For suppliers in the region, this translates to an urgent need for products that meet regional demands. Tay of SATO says that this need has given rise to products such as linerless labels, recyclable liners, biodegradable facestocks and liners, and the like. “In addition to linerless labels,” she says, “SATO has produced the world’s first CO2-reducing Econano series of labels.”

The Econano series are labels that use nano vesicle capsule (NVC) technology to add a CO2 absorbent to the label’s adhesive. The company says that this enables users to reduce CO2 emissions at the point of incineration by approximately 20%.


Severe air pollution in Beijing on January 12 of this year. Air quality index levels were classified by environmental agencies as “Beyond Index.”
As with other trends or methods in Asia, there are discrepancies from country to country. According to Barak of HP, Singapore, Japan, Korea and Taiwan are leading sustainability practices in the area. “Several corporations and brand owners are becoming increasingly concerned with social responsibility and ‘green’ packaging,” he says. “Print providers and converters are frequently being asked to demonstrate that they are using environmentally-friendly materials and processes like creating smaller packaging and minimizing waste.”
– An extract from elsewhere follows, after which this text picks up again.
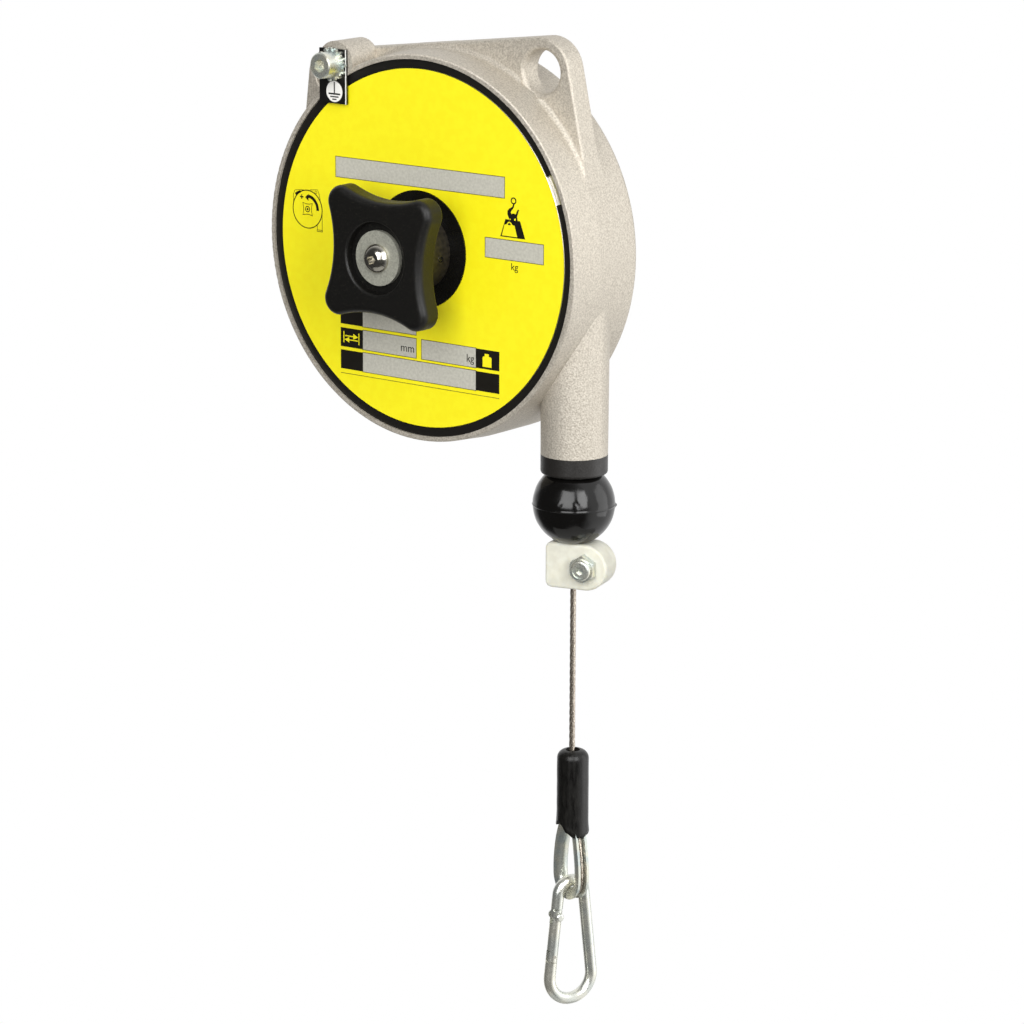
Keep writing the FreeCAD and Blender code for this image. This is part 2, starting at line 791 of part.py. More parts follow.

The good news for international suppliers who are required to meet the environmental standards of Western countries is that they are in the unique position of being able to readily offer environmentally-conscious products and practices that are new to the area.

As Urbinati of Gallus points out, “Since Gallus follows the developments in the West, our products are still ahead of the local developments and are [likely to meet] any future requirements.”